Since the inception of WFF, the former corporate executive turned restless and tireless warrior for the cause of the African rural woman, knocked at every single door she came across, literally, and garnered support from the business community, government, donors and even the international community. The competition and the foundation have benefited more than 2000 women in just 10 years!

“I explored the world of opportunities and I managed to identify at least two; a business opportunity through agriculture and the opportunity to make a difference in the life of rural women through agricultural enterprises. With these opportunities in mind, I was determined to share the concept through a competition to all women in Swaziland, the first time back in 2007. My desire was to see women grow economically with a sustainable source of income leading to improved livelihoods coupled with enhanced household food security.

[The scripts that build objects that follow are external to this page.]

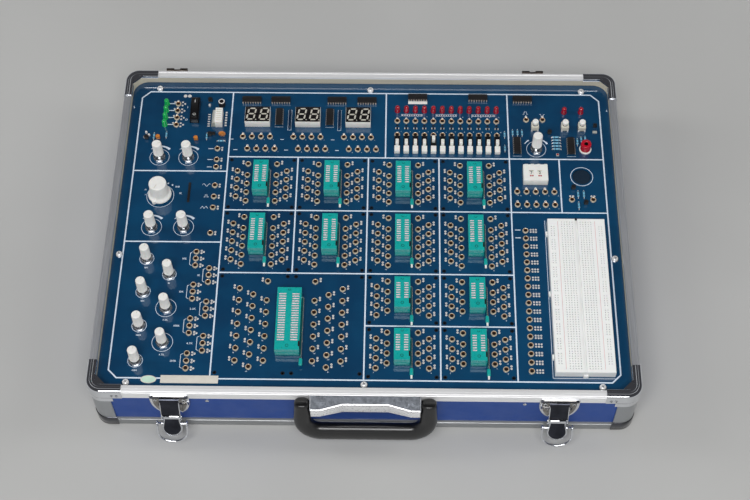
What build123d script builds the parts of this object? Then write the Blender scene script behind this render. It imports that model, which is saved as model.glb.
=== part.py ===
"""Digital logic trainer: an open aluminium-edged case that holds one large circuit board.

Millimetres, +Z up, X to the right and Y to the back as the user sits. The origin is the centre of
the base board's underside. Heights on the board are counted from its top face, board_top.
"""

import os
from math import cos, radians, sin

from build123d import *

os.makedirs("parts", exist_ok=True)

# ---------------------------------------------------------------- case
case_length = 499.0
case_depth = 366.0
case_height = 67.5
corner_radius = 13.0
section_wall = 1.2          # wall of the aluminium sections
section_width = 7.0         # width of the channel along the top
upper_section_height = 12.3
lower_section_height = 13.1
lower_web_width = 5.6
inner_lip = 3.0
groove_drop = 1.5           # groove below the top edge of the upper section
groove_height = 0.5
groove_depth = 0.5
seat_gap = 0.1              # clearance between pieces that seat on each other
panel_thickness = 4.4
post_leg = 20.0
cap_sheet = 0.8
cap_leg = 32.0
cap_drop = 18.5             # how far the outer flange of a top cap comes down
cap_gusset = 9.0
base_thickness = 5.0

# ---------------------------------------------------------------- board and its ledge
rim_above_board = 10.5
board_top = case_height - rim_above_board
board_thickness = 2.0
lining_thickness, lining_gap = 0.8, 0.2
board_inset = section_wall + 2 * seat_gap + panel_thickness + lining_thickness + lining_gap
board_length = case_length - 2 * board_inset
board_depth = case_depth - 2 * board_inset
drawn_board = (485.4, 352.4)        # board size that the layout below is written for
board_corner = 15.0
ledge_width = 14.0
ledge_height = 15.0
screw_head_radius = 2.9
screw_head_height = 2.6
screw_shank_radius = 1.5
screw_hole_radius = 1.7
screw_pilot_radius = screw_shank_radius + 0.05
screw_depth = 9.0
cover_hole_radius = 1.1



def across(x):
    """Place along X on the board, from its place on the drawn board."""
    return x * board_length / drawn_board[0]


def along(y):
    """Place along Y on the board, from its place on the drawn board."""
    return y * board_depth / drawn_board[1]


def places(*spots):
    """Several places on the board."""
    return [(across(x), along(y)) for x, y in spots]


board_screw_spots = places((-215.8, 167.3), (0.3, 167.3), (215.8, 167.3), (-236.3, -32.6), (236.3, -32.6),
                     (-215.8, -168.6), (0.3, -168.6), (215.8, -168.6))

# ---------------------------------------------------------------- module grid printed on the board
cell_pitch = across(70.0)
cell_columns = [across(-105.1) + cell_pitch * i for i in range(4)]
line_a, line_c, line_e, line_f, line_bottom = [along(y) for y in (83.0, 19.6, -51.4, -107.5, -163.7)]
cell_line_x = [across(-140.05) + cell_pitch * i for i in range(5)]
cover_hole_inset_x, cover_hole_inset_y = 3.9, 3.8

# ---------------------------------------------------------------- lever sockets
pin_pitch = 2.54
socket_end_margin = 15.0    # socket length beyond its pin rows
socket_rear_margin = 7.4
socket_width = 14.8
socket_wide_width = 22.6
socket_height = 12.0
socket_base_height = 6.2
socket_joint_gap = 0.2      # between the base and the sliding top
socket_offset = -0.5        # the socket sits left of its cell's centre
slot_row = 7.62
slot_row_wide = 12.2
slot_length, slot_length_wide = 4.0, 6.8
slot_width, slot_depth = 1.2, 2.5
lever_wire_radius = 0.9
lever_clearance = 0.05
lever_height = 4.3          # lever pin above the board, inside the base
lever_setback = 7.0         # lever pin ahead of the socket's rear end
lever_side_gap = 0.5
lever_pin_depth = 4.0
lever_grip_start = 5.0      # ahead of the socket's front end
lever_grip_length = 7.2
lever_grip_size = 3.5
lever_tip = 3.2

# name, pin count, y of the rear end, column centres
socket_rows = [
    ("first", 16, along(71.6), cell_columns),
    ("second", 20, along(9.2), cell_columns),
    ("third", 14, along(-60.6), cell_columns[2:]),
    ("fourth", 14, along(-115.6), cell_columns[2:]),
    ("wide", 40, along(-73.6), [(cell_columns[0] + cell_columns[1]) / 2]),
]

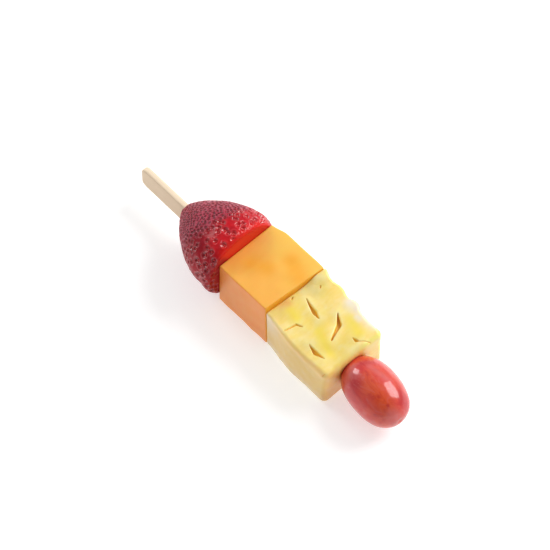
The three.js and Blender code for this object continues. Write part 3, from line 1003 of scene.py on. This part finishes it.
class SKEWER_OT_melon(bpy.types.Operator):
    """Make the melon cube"""

    bl_idname = "skewer.melon"
    bl_label = "Melon"

    def execute(self, context):
        melon = context.scene.skewer_melon
        make_solid("melon_flesh", "melon", melon_surface(melon), melon_material(melon))
        return {"FINISHED"}


# ---- Pineapple ----

# Each gash in the pineapple's top as its depth and its spine, whose points have a place along the chunk, a
# place across from the stick and a half width, all in millimetres.
GASHES = (
    (1.4, ((5.3, 4.0, 0.12), (7.9, 3.2, 0.50), (11.0, 2.5, 1.00), (13.6, 2.0, 0.2))),
    (1.6, ((16.6, 7.8, 0.2), (19.9, 5.4, 1.05), (21.2, 2.4, 0.60), (22.4, -0.4, 0.4))),
    (1.3, ((18.6, -7.0, 0.15), (22.1, -7.6, 1.0), (25.8, -6.9, 0.1))),
    (0.6, ((9.3, -9.6, 0.25), (9.8, -7.2, 0.35), (10.1, -5.2, 0.45), (12.1, -4.1, 0.15))),
    (0.9, ((26.8, 5.2, 0.15), (28.2, 5.3, 0.7), (29.0, 5.7, 0.2))),
    (0.25, ((29.0, 5.7, 0.2), (31.7, 8.6, 0.15))),
    (0.5, ((5.3, 10.5, 0.3), (5.6, 10.1, 0.3))),
    (0.6, ((1.9, 0.8, 0.35), (2.1, 0.2, 0.35))),
    (0.2, ((27.1, -13.9, 0.2), (29.4, -12.3, 0.3), (30.0, -10.6, 0.15))),
)

GASH_WALL = 0.55  # of its half width, over which a gash falls to its bottom
GASH_BOTTOM = (0.7, 1.0)  # of its depth, between which its bottom's colour begins
GASH_LIPS = 2.2  # millimetres from its spine that the pale swollen flesh beside it reaches
LIPS_DEPTH = 2  # the depth in millimetres of a gash whose lips are full

# Patches on the pineapple, as strokes of (along, across, along, across, radius) in millimetres.
PINEAPPLE_BRIGHT = ((4.8, -3.0, 8.6, -3.4, 1.9), (21.0, 10.2, 26.4, 8.0, 2.3), (17.5, -1.5, 25.6, -4.1, 2.0))
# Cream patches: painted light on parts of the top that fall into shade.
PINEAPPLE_LIT_CREAM = ((2.5, 5.5, 5.5, 8.5, 2.4), (3.0, 11.0, 4.0, 13.0, 2.0), (29.5, 1.5, 31.5, 6.5, 1.8))
PINEAPPLE_PEACH = ((-0.1, -5.4, 2.3, -1.7, 1.6),)
# Pale patches: painted highlight at the back of its top, and a paler spot on its top beside the melon.
PINEAPPLE_PALE = (
    (16.4, 13.9, 27.0, 14.2, 2.6),
    (3.5, -11.5, 8.0, -12.0, 1.5),
    (22.0, 12.0, 23.0, 12.0, 1.5),
)
PINEAPPLE_RIPPLES = ((0.08, 6.5, 31), (0.03, 2.4, 32, (1, 1.6, 1)))
PINEAPPLE_WEIGHTS = (0.8, 1.5, 1, 0.4)  # of the points on its back, top, front and bottom
PINEAPPLE_STEP = (16 * MM, 23 * MM)  # where the step in its back begins and ends
PINEAPPLE_RISE = (5 * MM, 13 * MM)  # from the stick, where the rise at its back begins and ends
PINEAPPLE_WAVES = (0.4, 0.35)  # of its top along and across, in radians a millimetre
PINEAPPLE_CALM = (0.3, 2.5)  # millimetres from its start where its swellings begin and are full
PINEAPPLE_CREAM_SHARE = 0.8  # how much the cream patches swell, beside the lips of the gashes
LIPS_HEIGHT = 0.30 * MM
GRAPE_CONTACT_SHADE = 0.8 * MM  # how far from the grape the painted shade and red reflected light reach in the dent
# how wide the painted light along the top's front edge is
LIT_RIM_WIDTH = 2.2 * MM
DENT_CLEARANCE = 0.02 * MM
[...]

I held on to the statement, "If you know money, you know business" . All women know money, and therefore I pushed aside all the obstacles illiteracy might have and I started entrepreneurship training in 2008 and I have observed women growing ever since.”

Her dream?

“To see rural women being liberated from poverty and starvation and stepping into the zone of social and economic sustainability.”

We can only wish you the best!

Right your Legacy, Sonia Paiva! Right your Legacies, rural women of eSwatini and of Africa!